TLN: Tell us about some recent projects at Silver Horse Sound:
Max: Jaime Della Fave (Jaime Rose) and I started working together in 2013, and neither of us can really tell you the motivator for it other than she was the one that initiated the contact on the matter. That was a considerable opportunity to endear myself to the local scene and drag my buddy along into a really fulfilling project. It probably codifies one of the defining trends in my relationship with Johnny: one of us invariably ends up working on the thing the other person is working on. By land or by sea I try to go where he goes because it’s a fun thing for me to try to help out on as many projects as I can. We’ve both gotten really good at making people feel really good about what they’re doing when we’re on board.
John: This past year has been so amazing for recording and connecting with the Hoboken scene at large. Max and I have been playing in and recording the Jaime Rose band since 2015. Last September we finished her debut EP ‘Nowhere’. I love her voice – it’s so upfront and honest. The band made a very conscious decision early on that all of the music is secondary to her singing.
Ross Sandler we met originally in 2011 when our bands shared a stage, and in 2014 Crewman Number Six started recording and mixing here. Their EP ‘Not Dead, Yet’ is out now. Ross’s solo EP ‘Don’t Stop’ was recorded and mixed here in 2015 and 2016. He’s such a talented, groovy dude and a kind soul. He takes his craft seriously and it means the world to him. Some of his tunes feature me on drums and percussion, Max on bass. Recently we’ve been playing in Ross’s live act as well, which is a blast.
Max I’m sure has known Liam Brown for a while, but I started working with him through Ross. Last year Liam began coming in here to record. His style is what we call lightning in a bottle – you just set some mics up, let him jam a tune out and you get magic. And of course we now play shows in his group Liam Brown and The Pounds as well. Every moment with Liam puts you on the edge of your seat. In a good way (laughs).
Liam brought us Carolyn Monroe, and she’s recorded a few vocal tracks here as well. She’s a total badass. Her singing has made me cry it’s so good. Recently Max and I began collaborating with her on some electronic music using our newly acquired Moog synth (which you should totally try out when you come here!)
I have to give a shout out to Jaime DeJesus and the ALEO live productions in which we’ve taken part.
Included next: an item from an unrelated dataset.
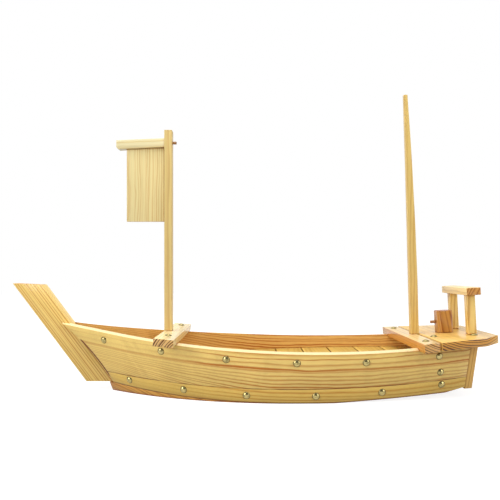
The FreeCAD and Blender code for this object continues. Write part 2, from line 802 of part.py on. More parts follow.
below_mast = box("below_aft_mast", "aft_beam_gap + aft_beam_width", "2 * aft_beam_half",
                 "aft_beam_thickness", (AFT_BEAM_FRONT, "0 - aft_beam_half", AFT_BEAM_UNDER),
                 "0 - deck_slope")
aft_mast = boolean("Cut", "aft_mast_foot_cut", aft_mast, below_mast)
piece(boolean("Fuse", "aft_mast_tenoned", aft_mast, tenon), "aft_mast")

# the aft beam's ends are sawn along the taper of the hull
aft_beam_board = doc.addObject("PartDesign::Body", "aft_beam_board")
padded(aft_beam_board, polygon_sketch(aft_beam_board, "aft_beam_outline", "XY_Plane", [
    ("0", "0 - aft_beam_half"), ("aft_beam_width", "0 - aft_beam_aft_half"),
    ("aft_beam_width", "aft_beam_aft_half"), ("0", "aft_beam_half")]),
    "aft_beam_thickness", midplane=False)
set_place(aft_beam_board, (AFT_BEAM_FRONT, "0", AFT_BEAM_UNDER), "0 - deck_slope")
for name, board, mortise in (("fore", fore_beam_block, fore_mortise), ("aft", aft_beam_board, aft_mortise)):
    holes = solid_feature(name + "_beam_holes", placed(nail_hole(), NAIL_PLACES[name + "_beam"]))
    beam = boolean("Cut", name + "_beam_mortised", board, mortise)
    piece(boolean("Cut", name + "_beam_drilled", beam, holes), name + "_beam")

# the sail: a thin board let into a grooved yard, which a dowel pins to the fore mast
PANEL_END = "fore_beam_front - panel_gap"
panel = box("sail_panel", "panel_width", "panel_thickness",
            "yard_outer_bottom + groove_depth - panel_bottom",
            (PANEL_END + " - panel_width", "fore_mast_shift - panel_thickness / 2", "panel_bottom"))
piece(panel, "sail_panel")
YARD_END = "fore_beam_front - yard_length"
yard = side_profile("yard_blank", [
    ("fore_beam_front", "yard_inner_bottom"),
    ("fore_beam_front", "yard_inner_top"),
    (YARD_END, "yard_outer_top"),
    (YARD_END, "yard_outer_bottom + yard_end_chamfer"),
    (YARD_END + " + yard_end_chamfer", "yard_outer_bottom")], "yard_depth", "fore_mast_shift")
yard = boolean("Cut", "yard_grooved", yard, panel)
piece(boolean("Cut", "yard_bored", yard, dowel_hole), "sail_yard")
piece(rod("yard_pin", "dowel_diameter", "dowel_reach + fore_mast_width + dowel_proud",
          ("fore_beam_front - dowel_reach", "fore_mast_shift", "dowel_height")), "yard_dowel")

# the deck: one board whose sides follow the hull's taper and whose after corners are sawn off
deck = doc.addObject("PartDesign::Body", "deck_board")
padded(deck, polygon_sketch(deck, "deck_outline", "XY_Plane", [
    ("0", "0 - deck_front_half"), ("deck_corner_station", "0 - deck_corner_half"),
    ("deck_length", "0 - deck_aft_half"), ("deck_length", "deck_aft_half"),
    ("deck_corner_station", "deck_corner_half"), ("0", "deck_front_half")]),
    "deck_thickness", midplane=False)
set_place(deck, on_deck("0", "0", "0"), "0 - deck_slope")
deck_holes = solid_feature("deck_holes", placed(nail_hole(), NAIL_PLACES["deck"]))
piece(boolean("Cut", "deck_drilled", deck, deck_holes), "aft_deck")

# the gate: two square posts, cut to the deck's slope at the foot and to the lintel's at the head
lintel = piece(box("lintel", "lintel_width", "lintel_length", "lintel_thickness",
                   on_deck("lintel_place - lintel_width / 2", "0 - lintel_length / 2",
                           "deck_thickness + post_height"), "0 - deck_slope"), "gate_lintel")
gate_space = box("gate_space", "4 * lintel_width", "lintel_length", "4 * lintel_thickness",
                 on_deck("lintel_place - 2 * lintel_width", "0 - lintel_length / 2",
                         "deck_thickness + post_height"), "0 - deck_slope")
for side_name, hand in (("port", "0 - "), ("starboard", "")):
    post = box(side_name + "_post", "post_side", "post_side", "post_height + deck_thickness",
               on_deck(side_name + "_post_place - post_side / 2",
                       hand + side_name + "_post_spread - post_side / 2", "deck_thickness / 2"),
               "0 - post_lean")
    post = boolean("Cut", side_name + "_post_foot", post, deck_space)
    piece(boolean("Cut", side_name + "_post_head", post, gate_space), side_name + "_gate_post")

# the bollard: a square block with its upright corners taken off, and a peg in its fore face
OUT = "bollard_side / 2"
IN = "(bollard_side / 2 - bollard_chamfer)"
bollard = doc.addObject("PartDesign::Body", "bollard_blank")
CORNERS = [(OUT, IN), (IN, OUT), ("0 - " + IN, OUT), ("0 - " + OUT, IN),
           ("0 - " + OUT, "0 - " + IN), ("0 - " + IN, "0 - " + OUT), (IN, "0 - " + OUT), (OUT, "0 - " + IN)]
padded(bollard, polygon_sketch(bollard, "bollard_section", "XY_Plane", CORNERS),
       "bollard_height", midplane=False)
set_place(bollard, on_deck("bollard_place", "0", "deck_thickness"), "0 - deck_slope")


def bollard_rod(name, diameter, start, length):
    return rod(name, diameter, length,
               on_deck("bollard_place - bollard_side / 2 - " + start, "peg_side",
                       "deck_thickness + peg_height"), "90 - deck_slope")


peg_hole = bollard_rod("peg_hole", "dowel_diameter + 2 * dowel_clearance", "peg_proud",
                       "peg_proud + peg_reach + dowel_clearance")
piece(boolean("Cut", "bollard_bored", bollard, peg_hole), "bollard")
piece(bollard_rod("peg", "dowel_diameter", "peg_proud", "peg_proud + peg_reach"), "bollard_peg")

# every dome nail, in one group
piece(solid_feature("nails", placed(nail(), [spot for group in NAIL_PLACES.values() for spot in group])),
      "dome_nails")

doc.recompute()
for item in doc.Objects:
    if any(state in ("Invalid", "Error") for state in item.State):
        raise RuntimeError(item.Name + " failed: " + str(item.State))
for label, item in PIECES.items():
    if item.Shape.isNull() or not item.Shape.isValid() or not item.Shape.Solids:
        raise RuntimeError(label + " has no valid solid")

os.makedirs("parts", exist_ok=True)
for label, item in PIECES.items():
    item.Shape.exportStep("parts/" + label + ".step")
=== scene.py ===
import math

import bmesh
import bpy
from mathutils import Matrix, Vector


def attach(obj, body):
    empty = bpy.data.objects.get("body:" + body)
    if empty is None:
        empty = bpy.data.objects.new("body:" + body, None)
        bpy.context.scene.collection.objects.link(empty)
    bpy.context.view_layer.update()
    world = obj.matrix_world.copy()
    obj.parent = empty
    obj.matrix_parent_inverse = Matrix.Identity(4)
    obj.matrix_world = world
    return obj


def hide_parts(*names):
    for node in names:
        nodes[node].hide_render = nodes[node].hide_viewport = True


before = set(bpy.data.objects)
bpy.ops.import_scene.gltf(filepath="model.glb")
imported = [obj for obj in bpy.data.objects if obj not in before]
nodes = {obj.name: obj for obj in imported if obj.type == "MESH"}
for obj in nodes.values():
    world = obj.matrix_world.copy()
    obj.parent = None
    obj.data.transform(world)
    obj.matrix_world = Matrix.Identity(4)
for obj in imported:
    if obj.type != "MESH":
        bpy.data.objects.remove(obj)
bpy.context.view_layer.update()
scene = bpy.context.scene
scene.view_settings.view_transform = "Standard"
MM = 0.001

# The camera stands level in front of the port side, a little forward of the middle of the boat.
# Its eye is 775 mm from the keel line and 167 mm above the table, and the frame is 500 pixels
# wide, so a lens of 550 pixels is 39.6 mm on a 36 mm sensor, raised by 20 of those pixels.
EYE = Vector((4, -775, 166.6)) * MM
FRAME_PIXELS = 500
LENS_PIXELS = 550
RAISED_PIXELS = 20
camera = bpy.data.objects.new("camera", bpy.data.cameras.new("camera"))
camera.data.sensor_width = 36
camera.data.lens = camera.data.sensor_width * LENS_PIXELS / FRAME_PIXELS
camera.data.shift_y = RAISED_PIXELS / FRAME_PIXELS
camera.location = EYE
camera.rotation_euler = (math.radians(90), 0, 0)
scene.collection.objects.link(camera)
scene.camera = camera

# The studio is a white sweep with a wide soft box over the boat, a weaker one on either side in
# front, and light from all round. The camera sees the backdrop as plain white, and so do the varnish
# and the brass, except that the room in front of the boat is dark in them.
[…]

Those shows opened up a whole other world of talent to us. Greg McLaughlin, who I met at the first David Bowie tribute, has been recording and mixing his new material here for Dark Cedar. His new single ‘Reasons’ is out now and it really cooks. I met James Calleo when he opened ALEO’s second David Bowie tribute in October. He just cut a few tracks here as well. Hauntingly great acoustic stuff.
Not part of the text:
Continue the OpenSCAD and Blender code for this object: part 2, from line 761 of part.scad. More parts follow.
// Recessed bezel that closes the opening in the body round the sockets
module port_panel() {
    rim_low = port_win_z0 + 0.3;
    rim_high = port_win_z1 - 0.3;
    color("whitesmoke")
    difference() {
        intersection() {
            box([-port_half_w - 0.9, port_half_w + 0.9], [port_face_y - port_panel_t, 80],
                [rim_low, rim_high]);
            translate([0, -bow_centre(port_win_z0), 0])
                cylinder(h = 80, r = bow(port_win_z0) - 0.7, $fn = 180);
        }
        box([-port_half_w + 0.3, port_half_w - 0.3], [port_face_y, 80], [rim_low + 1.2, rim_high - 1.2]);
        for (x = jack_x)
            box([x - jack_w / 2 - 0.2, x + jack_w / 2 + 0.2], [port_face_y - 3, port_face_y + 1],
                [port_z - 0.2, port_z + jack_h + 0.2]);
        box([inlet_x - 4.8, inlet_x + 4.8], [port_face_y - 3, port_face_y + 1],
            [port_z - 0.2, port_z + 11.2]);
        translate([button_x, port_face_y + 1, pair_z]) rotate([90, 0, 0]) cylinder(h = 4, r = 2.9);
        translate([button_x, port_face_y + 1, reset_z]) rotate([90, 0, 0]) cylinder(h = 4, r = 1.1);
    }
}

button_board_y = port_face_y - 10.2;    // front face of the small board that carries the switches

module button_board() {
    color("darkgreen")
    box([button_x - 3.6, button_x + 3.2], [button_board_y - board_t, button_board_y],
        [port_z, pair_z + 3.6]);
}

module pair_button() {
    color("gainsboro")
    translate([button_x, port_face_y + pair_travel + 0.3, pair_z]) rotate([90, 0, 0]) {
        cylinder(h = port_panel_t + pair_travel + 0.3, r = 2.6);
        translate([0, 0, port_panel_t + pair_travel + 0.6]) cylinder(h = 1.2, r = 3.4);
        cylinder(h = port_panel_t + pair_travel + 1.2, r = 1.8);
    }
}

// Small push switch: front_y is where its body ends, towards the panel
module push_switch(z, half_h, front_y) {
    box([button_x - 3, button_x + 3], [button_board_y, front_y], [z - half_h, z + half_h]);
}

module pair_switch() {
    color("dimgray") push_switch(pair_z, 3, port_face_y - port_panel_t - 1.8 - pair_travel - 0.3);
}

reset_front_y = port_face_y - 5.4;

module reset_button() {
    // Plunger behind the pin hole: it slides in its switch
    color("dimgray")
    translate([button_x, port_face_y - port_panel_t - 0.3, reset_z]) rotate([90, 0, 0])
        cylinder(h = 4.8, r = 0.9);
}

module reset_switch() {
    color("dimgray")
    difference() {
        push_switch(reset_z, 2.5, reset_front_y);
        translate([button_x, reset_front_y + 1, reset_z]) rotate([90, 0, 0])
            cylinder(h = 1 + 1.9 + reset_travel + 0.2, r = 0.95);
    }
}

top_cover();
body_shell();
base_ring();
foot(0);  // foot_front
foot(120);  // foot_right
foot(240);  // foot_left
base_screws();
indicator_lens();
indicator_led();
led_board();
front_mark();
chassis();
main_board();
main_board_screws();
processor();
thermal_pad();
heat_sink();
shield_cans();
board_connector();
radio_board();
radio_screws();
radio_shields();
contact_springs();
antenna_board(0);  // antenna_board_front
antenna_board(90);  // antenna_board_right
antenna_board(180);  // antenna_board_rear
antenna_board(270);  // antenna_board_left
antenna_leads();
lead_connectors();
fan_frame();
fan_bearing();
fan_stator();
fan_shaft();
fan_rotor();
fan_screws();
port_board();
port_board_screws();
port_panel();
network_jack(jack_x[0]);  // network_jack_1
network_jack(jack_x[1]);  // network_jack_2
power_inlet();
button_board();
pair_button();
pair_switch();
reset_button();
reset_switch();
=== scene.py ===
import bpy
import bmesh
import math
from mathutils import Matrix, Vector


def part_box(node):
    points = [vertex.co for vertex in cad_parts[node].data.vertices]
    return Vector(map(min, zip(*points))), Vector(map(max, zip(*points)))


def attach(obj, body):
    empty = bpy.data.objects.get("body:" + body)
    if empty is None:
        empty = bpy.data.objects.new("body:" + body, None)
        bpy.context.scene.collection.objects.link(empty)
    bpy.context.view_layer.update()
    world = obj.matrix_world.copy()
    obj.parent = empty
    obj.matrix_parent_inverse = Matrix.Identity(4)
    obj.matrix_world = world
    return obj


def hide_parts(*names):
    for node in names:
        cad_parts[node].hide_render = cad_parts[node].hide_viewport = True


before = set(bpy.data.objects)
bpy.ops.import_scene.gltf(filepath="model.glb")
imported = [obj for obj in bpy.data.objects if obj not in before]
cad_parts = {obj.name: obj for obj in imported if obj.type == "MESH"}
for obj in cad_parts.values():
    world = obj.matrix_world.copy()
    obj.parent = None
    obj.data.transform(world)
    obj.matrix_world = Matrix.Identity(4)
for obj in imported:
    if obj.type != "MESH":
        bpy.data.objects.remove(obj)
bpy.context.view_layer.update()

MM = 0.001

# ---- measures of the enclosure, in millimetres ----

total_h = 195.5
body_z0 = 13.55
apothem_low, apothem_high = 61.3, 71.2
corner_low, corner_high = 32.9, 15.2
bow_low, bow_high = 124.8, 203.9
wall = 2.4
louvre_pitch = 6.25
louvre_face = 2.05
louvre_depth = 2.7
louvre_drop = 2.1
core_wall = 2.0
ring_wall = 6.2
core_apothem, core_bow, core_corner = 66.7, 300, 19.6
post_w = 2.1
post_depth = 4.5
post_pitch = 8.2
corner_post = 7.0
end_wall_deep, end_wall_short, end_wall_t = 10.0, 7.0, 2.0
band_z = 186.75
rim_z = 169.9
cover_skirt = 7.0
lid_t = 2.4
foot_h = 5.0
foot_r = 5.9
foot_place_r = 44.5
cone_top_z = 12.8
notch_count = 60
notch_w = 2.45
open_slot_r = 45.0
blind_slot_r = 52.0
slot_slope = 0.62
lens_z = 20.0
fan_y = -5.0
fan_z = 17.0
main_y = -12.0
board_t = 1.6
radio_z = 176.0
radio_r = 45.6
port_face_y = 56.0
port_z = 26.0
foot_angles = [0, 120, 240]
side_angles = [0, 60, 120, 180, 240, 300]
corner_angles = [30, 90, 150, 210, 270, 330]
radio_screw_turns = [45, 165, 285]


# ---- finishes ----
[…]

Ben: Max and John have put in some good work over the past four years. I’m excited to be folded in to some of these relationships as well as bring in new talent to the equation. I don’t feel like it’s appropriate for me to answer this question until I’ve put in some more time at Silver Horse Sound.
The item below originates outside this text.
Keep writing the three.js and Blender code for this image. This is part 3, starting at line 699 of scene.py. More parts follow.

John: Don’t be too modest! Ben mixed his band’s new album in our control room. It’s called ‘Daily Distortions’ and the band is Someone in a Tree. Check ‘em out!
TLN: What are you most proud of in creating a recording studio?
Max: I take pride in making cool things. I love knowing that’s happening under my roof whether I’m directly involved or not. It makes me feel like I’m responsible in part for people being able to work hard and feel good about their endeavors.
John: This is frankly what I’ve always wanted to do, and it’s what I’m on this planet to do. I love to create an environment where people can jam, get great sound, bang for their buck, and an atmosphere that invites their inner beauty to come out. I know that sounds corny, but this is soul-deep for me. That look on someone’s face during playback when they realize they’ve created something awesome – there’s no beating that.
Ben: I’m with John on this one. I’ve wanted this for a majority of my life. It’s an amazing feeling to finally have a professional space rather than sitting in my bedroom or my parents’ basement. Which is totally a necessary part of the process and I believe everyone should do it, but actually having the responsibility for a space is liberating.
TLN: What are you looking forward to working on in 2017? Any new services you’d like to add for your clients?
Ben: I think we will shine the most when working on projects together. I’d love to start getting involved with Foley effects, audio for film, voice-overs, and even composing jingles for commercials. My heart is in the music. I love recording bands and will always love that, but we need to do more than that in order to survive in such a vicious industry. And I think were all very capable.
John: I’m stoked to keep collaborating with the best original talent in this area, as well as advertising and taking on more projects from outside. Ben’s leading the charge for our online presence, starting with silverhorsesound.com. We’re all looking forward to the benefits of that.
We’re stepping up our video services as well – we’ve just added more GoPros to our arsenal and hope to be able to add some live-stream content and music video services into the mix.
Max: I’m looking forward to showing people what we have to offer, and I’m really excited to show people what we’re capable of.
TLN: Sum up why a local musician should check out Silver Horse Sound when considering their next recording project?
John: At Silver Horse Sound we go out of our way to make an artist feel at home. We aim to get the best from a musician or a singer without having to waste their time. We know when to get involved and when to stay out of the way. You’re dealing with guys who listen to music with the ears and excitement of a fan, and we’re very open-minded and driven by different styles of music. This is our life and our love. Being able to provide this service to the community that fuels what we love is a pleasure and a blessing.
Ben: There’s a difference between going to a recording studio to record and working with producers who genuinely care about the outcome of the project. We don’t want to be another engineer pressing the big red button and saying “yeah, sounds great” after every take. Being passionate and caring about what we do will take your project a long way.
Max: We’re your one stop shop for all your noisemaking needs! HIGH HO SILVER HORSE!